*** Exercise data ***

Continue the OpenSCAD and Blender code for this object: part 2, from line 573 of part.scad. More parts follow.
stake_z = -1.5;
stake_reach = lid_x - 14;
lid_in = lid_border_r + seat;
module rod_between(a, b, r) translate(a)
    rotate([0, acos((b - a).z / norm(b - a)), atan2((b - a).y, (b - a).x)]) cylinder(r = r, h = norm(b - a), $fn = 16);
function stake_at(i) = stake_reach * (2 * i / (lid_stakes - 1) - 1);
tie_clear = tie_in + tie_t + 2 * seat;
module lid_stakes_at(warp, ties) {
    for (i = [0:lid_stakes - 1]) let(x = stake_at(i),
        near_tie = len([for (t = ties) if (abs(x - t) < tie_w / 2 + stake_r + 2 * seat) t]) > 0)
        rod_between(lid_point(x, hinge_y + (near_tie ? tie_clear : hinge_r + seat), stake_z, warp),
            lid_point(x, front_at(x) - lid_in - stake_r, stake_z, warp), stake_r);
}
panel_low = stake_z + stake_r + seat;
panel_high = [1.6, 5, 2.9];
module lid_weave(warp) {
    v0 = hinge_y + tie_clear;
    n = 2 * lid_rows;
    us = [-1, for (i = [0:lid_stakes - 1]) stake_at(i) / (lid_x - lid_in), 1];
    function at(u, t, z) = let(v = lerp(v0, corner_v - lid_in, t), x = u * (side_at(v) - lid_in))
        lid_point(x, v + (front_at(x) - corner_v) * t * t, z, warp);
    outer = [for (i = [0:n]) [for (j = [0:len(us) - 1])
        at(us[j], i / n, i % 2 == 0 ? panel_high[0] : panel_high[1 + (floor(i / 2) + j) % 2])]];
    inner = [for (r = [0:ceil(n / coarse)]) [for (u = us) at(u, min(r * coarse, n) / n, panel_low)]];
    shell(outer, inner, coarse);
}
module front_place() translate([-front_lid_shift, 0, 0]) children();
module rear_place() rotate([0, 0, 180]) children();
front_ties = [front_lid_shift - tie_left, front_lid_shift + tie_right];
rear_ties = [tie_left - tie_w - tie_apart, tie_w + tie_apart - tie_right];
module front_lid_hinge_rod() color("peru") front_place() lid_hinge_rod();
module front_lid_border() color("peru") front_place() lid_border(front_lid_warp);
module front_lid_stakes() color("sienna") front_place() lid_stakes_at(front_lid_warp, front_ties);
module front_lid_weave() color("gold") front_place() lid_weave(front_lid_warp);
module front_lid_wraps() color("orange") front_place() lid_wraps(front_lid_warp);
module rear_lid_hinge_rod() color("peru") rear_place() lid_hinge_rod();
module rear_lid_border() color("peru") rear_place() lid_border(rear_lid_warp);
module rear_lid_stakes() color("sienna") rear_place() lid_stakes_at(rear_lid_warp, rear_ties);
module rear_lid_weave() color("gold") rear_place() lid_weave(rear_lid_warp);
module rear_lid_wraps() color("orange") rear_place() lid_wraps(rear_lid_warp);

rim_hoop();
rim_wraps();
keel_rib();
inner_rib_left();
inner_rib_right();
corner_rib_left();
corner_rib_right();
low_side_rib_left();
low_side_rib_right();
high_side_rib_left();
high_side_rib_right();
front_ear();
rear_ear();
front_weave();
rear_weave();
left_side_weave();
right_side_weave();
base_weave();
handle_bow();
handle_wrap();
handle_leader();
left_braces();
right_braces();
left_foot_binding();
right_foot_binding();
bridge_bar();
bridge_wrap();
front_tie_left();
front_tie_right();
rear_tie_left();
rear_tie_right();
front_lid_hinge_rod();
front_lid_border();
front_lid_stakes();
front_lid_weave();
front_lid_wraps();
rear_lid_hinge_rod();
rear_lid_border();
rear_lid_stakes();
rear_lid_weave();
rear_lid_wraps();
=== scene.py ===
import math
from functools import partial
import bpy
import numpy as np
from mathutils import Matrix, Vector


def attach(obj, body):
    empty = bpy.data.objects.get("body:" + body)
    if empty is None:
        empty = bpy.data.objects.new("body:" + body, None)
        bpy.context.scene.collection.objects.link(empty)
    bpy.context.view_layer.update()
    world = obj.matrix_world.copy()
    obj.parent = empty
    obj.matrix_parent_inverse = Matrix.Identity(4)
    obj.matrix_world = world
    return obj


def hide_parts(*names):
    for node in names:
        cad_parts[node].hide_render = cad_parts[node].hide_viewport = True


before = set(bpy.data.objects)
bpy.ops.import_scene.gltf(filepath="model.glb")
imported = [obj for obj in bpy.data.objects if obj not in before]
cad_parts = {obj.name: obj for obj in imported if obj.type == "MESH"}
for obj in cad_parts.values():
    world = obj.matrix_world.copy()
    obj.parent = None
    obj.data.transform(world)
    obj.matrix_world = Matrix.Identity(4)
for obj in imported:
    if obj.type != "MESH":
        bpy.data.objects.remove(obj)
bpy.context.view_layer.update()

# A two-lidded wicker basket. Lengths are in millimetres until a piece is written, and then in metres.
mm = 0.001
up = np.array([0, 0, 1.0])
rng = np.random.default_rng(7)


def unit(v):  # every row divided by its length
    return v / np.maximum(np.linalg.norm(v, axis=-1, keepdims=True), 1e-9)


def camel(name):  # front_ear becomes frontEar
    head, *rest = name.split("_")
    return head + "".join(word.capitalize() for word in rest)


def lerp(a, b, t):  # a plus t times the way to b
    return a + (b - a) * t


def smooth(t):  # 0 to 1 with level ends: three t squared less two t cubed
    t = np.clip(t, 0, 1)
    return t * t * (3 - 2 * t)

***
*** Exercise data ***

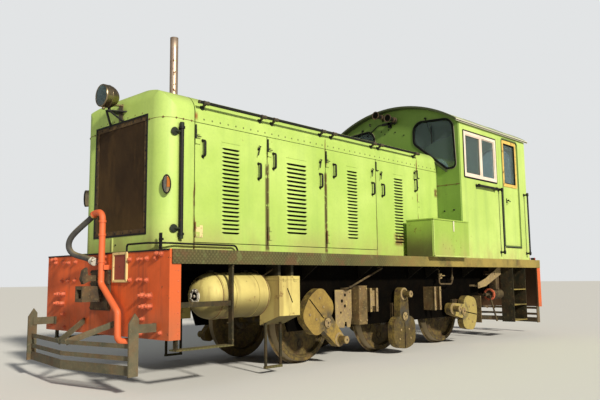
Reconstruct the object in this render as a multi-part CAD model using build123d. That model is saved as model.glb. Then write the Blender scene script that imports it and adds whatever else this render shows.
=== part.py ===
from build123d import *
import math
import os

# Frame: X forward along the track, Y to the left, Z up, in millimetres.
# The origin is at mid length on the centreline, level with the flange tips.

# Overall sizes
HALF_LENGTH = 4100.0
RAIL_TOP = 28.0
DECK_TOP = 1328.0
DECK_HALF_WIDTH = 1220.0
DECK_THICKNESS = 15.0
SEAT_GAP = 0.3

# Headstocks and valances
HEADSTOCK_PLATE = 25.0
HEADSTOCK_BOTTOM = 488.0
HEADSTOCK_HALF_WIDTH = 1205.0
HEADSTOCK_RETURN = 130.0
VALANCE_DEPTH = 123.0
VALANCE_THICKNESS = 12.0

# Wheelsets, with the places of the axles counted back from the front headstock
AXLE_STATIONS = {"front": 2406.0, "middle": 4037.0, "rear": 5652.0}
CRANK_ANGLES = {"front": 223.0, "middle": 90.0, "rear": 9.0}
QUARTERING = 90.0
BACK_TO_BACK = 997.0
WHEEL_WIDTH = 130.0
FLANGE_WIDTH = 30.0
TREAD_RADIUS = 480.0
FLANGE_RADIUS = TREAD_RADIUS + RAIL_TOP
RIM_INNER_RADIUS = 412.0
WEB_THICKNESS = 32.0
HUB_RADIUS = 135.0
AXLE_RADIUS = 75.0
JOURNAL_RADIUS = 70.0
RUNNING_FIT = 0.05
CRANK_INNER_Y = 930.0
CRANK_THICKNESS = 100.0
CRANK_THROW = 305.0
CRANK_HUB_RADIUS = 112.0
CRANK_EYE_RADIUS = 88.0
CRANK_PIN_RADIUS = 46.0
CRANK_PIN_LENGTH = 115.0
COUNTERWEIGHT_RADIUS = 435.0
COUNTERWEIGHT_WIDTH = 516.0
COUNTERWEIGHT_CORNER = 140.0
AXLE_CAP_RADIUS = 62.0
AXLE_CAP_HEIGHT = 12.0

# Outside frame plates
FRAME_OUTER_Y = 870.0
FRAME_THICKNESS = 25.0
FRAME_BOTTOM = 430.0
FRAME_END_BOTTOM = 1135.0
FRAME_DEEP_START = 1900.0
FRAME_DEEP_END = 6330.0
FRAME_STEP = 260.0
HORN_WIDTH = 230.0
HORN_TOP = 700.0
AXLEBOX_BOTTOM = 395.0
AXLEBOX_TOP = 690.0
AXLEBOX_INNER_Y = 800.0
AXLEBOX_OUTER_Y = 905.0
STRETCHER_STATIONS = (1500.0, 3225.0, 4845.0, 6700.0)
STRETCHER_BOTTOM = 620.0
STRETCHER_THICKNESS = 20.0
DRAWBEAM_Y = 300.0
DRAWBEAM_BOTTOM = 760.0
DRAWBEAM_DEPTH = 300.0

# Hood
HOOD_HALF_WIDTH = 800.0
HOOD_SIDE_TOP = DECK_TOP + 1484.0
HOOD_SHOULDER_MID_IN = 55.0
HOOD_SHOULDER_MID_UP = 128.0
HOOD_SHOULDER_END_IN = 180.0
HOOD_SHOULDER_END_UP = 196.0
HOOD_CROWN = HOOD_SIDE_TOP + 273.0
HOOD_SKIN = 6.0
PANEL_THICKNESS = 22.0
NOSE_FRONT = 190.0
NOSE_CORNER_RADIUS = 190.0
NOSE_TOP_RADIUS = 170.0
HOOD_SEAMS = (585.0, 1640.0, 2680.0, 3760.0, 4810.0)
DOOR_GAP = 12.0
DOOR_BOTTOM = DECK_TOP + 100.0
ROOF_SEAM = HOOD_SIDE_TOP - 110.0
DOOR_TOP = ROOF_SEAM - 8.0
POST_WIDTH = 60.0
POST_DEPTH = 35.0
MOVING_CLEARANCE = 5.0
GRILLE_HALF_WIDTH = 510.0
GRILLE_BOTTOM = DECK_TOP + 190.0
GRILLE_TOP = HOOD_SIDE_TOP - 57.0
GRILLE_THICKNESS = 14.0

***

Task to complete: Nothing but the lines from the line that contains "if empty is" through the line that contains "rng = np.random.default_rng(7)" should be given again, each exactly as it stands, both ends included.

Exercise answer:
    if empty is None:
        empty = bpy.data.objects.new("body:" + body, None)
        bpy.context.scene.collection.objects.link(empty)
    bpy.context.view_layer.update()
    world = obj.matrix_world.copy()
    obj.parent = empty
    obj.matrix_parent_inverse = Matrix.Identity(4)
    obj.matrix_world = world
    return obj


def hide_parts(*names):
    for node in names:
        cad_parts[node].hide_render = cad_parts[node].hide_viewport = True


before = set(bpy.data.objects)
bpy.ops.import_scene.gltf(filepath="model.glb")
imported = [obj for obj in bpy.data.objects if obj not in before]
cad_parts = {obj.name: obj for obj in imported if obj.type == "MESH"}
for obj in cad_parts.values():
    world = obj.matrix_world.copy()
    obj.parent = None
    obj.data.transform(world)
    obj.matrix_world = Matrix.Identity(4)
for obj in imported:
    if obj.type != "MESH":
        bpy.data.objects.remove(obj)
bpy.context.view_layer.update()

# A two-lidded wicker basket. Lengths are in millimetres until a piece is written, and then in metres.
mm = 0.001
up = np.array([0, 0, 1.0])
rng = np.random.default_rng(7)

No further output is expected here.